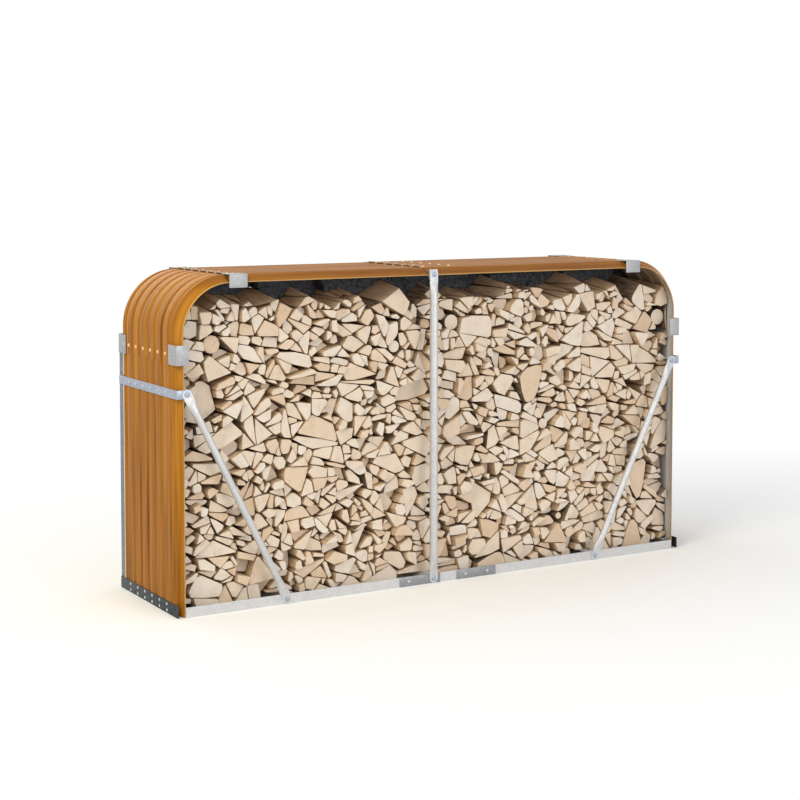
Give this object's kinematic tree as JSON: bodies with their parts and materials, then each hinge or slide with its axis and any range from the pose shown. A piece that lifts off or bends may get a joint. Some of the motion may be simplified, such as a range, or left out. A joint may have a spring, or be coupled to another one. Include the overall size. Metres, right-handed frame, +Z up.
{
  "type": "log store",
  "caption": "Open-fronted log store: ribbed wood-look steel sheets bent over rounded corners on galvanised bars, filled with split firewood.",
  "frame": {"origin": "on the ground, midway along and across the store", "axes": "+X along the front towards its right end, +Y from the open front to the open back, +Z up"},
  "size_m": [2.616, 0.682, 1.4048],
  "materials": {
    "wood_look_sheet": "glossy golden wood-look coating on ribbed steel sheet, pale grey coat on the inner face",
    "zinc": "light galvanised steel, satin, with faint spangle",
    "dark_zinc": "darker slate-grey galvanised steel, satin",
    "split_wood": "pale split firewood with rough sawn ends and bark"
  },
  "bodies": {
    "root": {"left_side_sheet": "wood_look_sheet", "left_corner_sheet": "wood_look_sheet", "left_roof_sheet": "wood_look_sheet", "right_roof_sheet": "wood_look_sheet", "right_corner_sheet": "wood_look_sheet", "right_side_sheet": "wood_look_sheet", "front_left_rail": "zinc", "front_middle_rail": "zinc", "front_right_rail": "zinc", "back_left_rail": "zinc", "back_middle_rail": "zinc", "back_right_rail": "zinc", "front_left_splice": "dark_zinc", "front_right_splice": "dark_zinc", "back_left_splice": "dark_zinc", "back_right_splice": "dark_zinc", "front_post": "zinc", "back_post": "zinc", "roof_bar": "zinc", "front_left_brace": "zinc", "front_right_brace": "zinc", "back_left_brace": "zinc", "back_right_brace": "zinc", "left_band": "zinc", "right_band": "zinc", "left_foot_strip": "dark_zinc", "right_foot_strip": "dark_zinc", "left_edge_strip": "zinc", "right_edge_strip": "zinc", "front_left_side_clip": "zinc", "front_left_roof_clip": "zinc", "front_right_roof_clip": "zinc", "front_right_side_clip": "zinc", "back_left_side_clip": "zinc", "back_left_roof_clip": "zinc", "back_right_roof_clip": "zinc", "back_right_side_clip": "zinc", "left_end_floor_bar": "zinc", "left_floor_bar": "zinc", "middle_floor_bar": "zinc", "right_floor_bar": "zinc", "right_end_floor_bar": "zinc", "left_firewood": "split_wood", "right_firewood": "split_wood"}
  },
  "joints": []
}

Directions
From the preceding material, extract every line exactly.

Exercise response
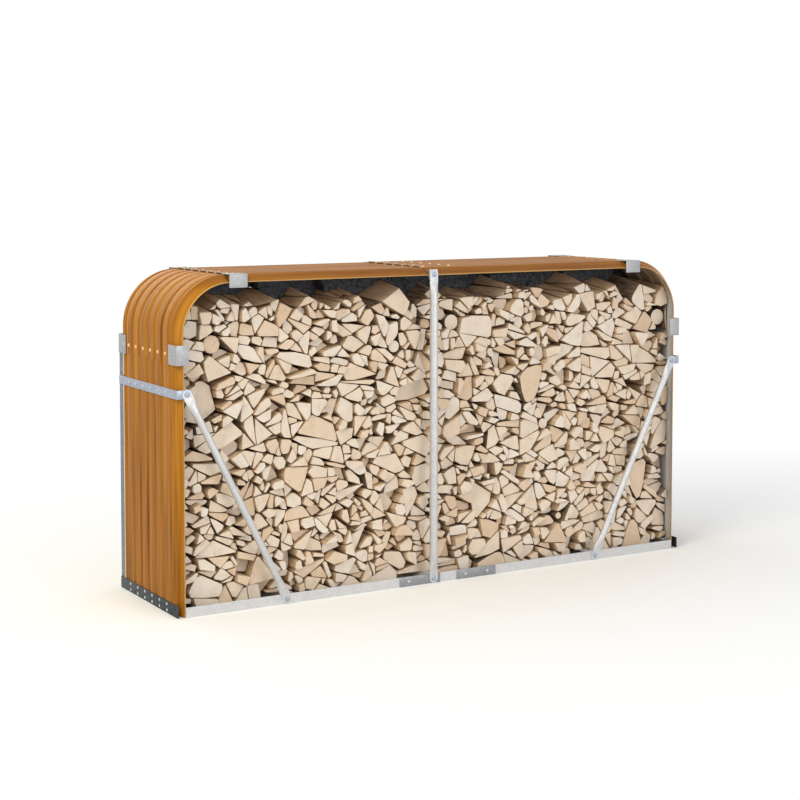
Give this object's kinematic tree as JSON: bodies with their parts and materials, then each hinge or slide with its axis and any range from the pose shown. A piece that lifts off or bends may get a joint. Some of the motion may be simplified, such as a range, or left out. A joint may have a spring, or be coupled to another one. Include the overall size. Metres, right-handed frame, +Z up.
{
  "type": "log store",
  "caption": "Open-fronted log store: ribbed wood-look steel sheets bent over rounded corners on galvanised bars, filled with split firewood.",
  "frame": {"origin": "on the ground, midway along and across the store", "axes": "+X along the front towards its right end, +Y from the open front to the open back, +Z up"},
  "size_m": [2.616, 0.682, 1.4048],
  "materials": {
    "wood_look_sheet": "glossy golden wood-look coating on ribbed steel sheet, pale grey coat on the inner face",
    "zinc": "light galvanised steel, satin, with faint spangle",
    "dark_zinc": "darker slate-grey galvanised steel, satin",
    "split_wood": "pale split firewood with rough sawn ends and bark"
  },
  "bodies": {
    "root": {"left_side_sheet": "wood_look_sheet", "left_corner_sheet": "wood_look_sheet", "left_roof_sheet": "wood_look_sheet", "right_roof_sheet": "wood_look_sheet", "right_corner_sheet": "wood_look_sheet", "right_side_sheet": "wood_look_sheet", "front_left_rail": "zinc", "front_middle_rail": "zinc", "front_right_rail": "zinc", "back_left_rail": "zinc", "back_middle_rail": "zinc", "back_right_rail": "zinc", "front_left_splice": "dark_zinc", "front_right_splice": "dark_zinc", "back_left_splice": "dark_zinc", "back_right_splice": "dark_zinc", "front_post": "zinc", "back_post": "zinc", "roof_bar": "zinc", "front_left_brace": "zinc", "front_right_brace": "zinc", "back_left_brace": "zinc", "back_right_brace": "zinc", "left_band": "zinc", "right_band": "zinc", "left_foot_strip": "dark_zinc", "right_foot_strip": "dark_zinc", "left_edge_strip": "zinc", "right_edge_strip": "zinc", "front_left_side_clip": "zinc", "front_left_roof_clip": "zinc", "front_right_roof_clip": "zinc", "front_right_side_clip": "zinc", "back_left_side_clip": "zinc", "back_left_roof_clip": "zinc", "back_right_roof_clip": "zinc", "back_right_side_clip": "zinc", "left_end_floor_bar": "zinc", "left_floor_bar": "zinc", "middle_floor_bar": "zinc", "right_floor_bar": "zinc", "right_end_floor_bar": "zinc", "left_firewood": "split_wood", "right_firewood": "split_wood"}
  },
  "joints": []
}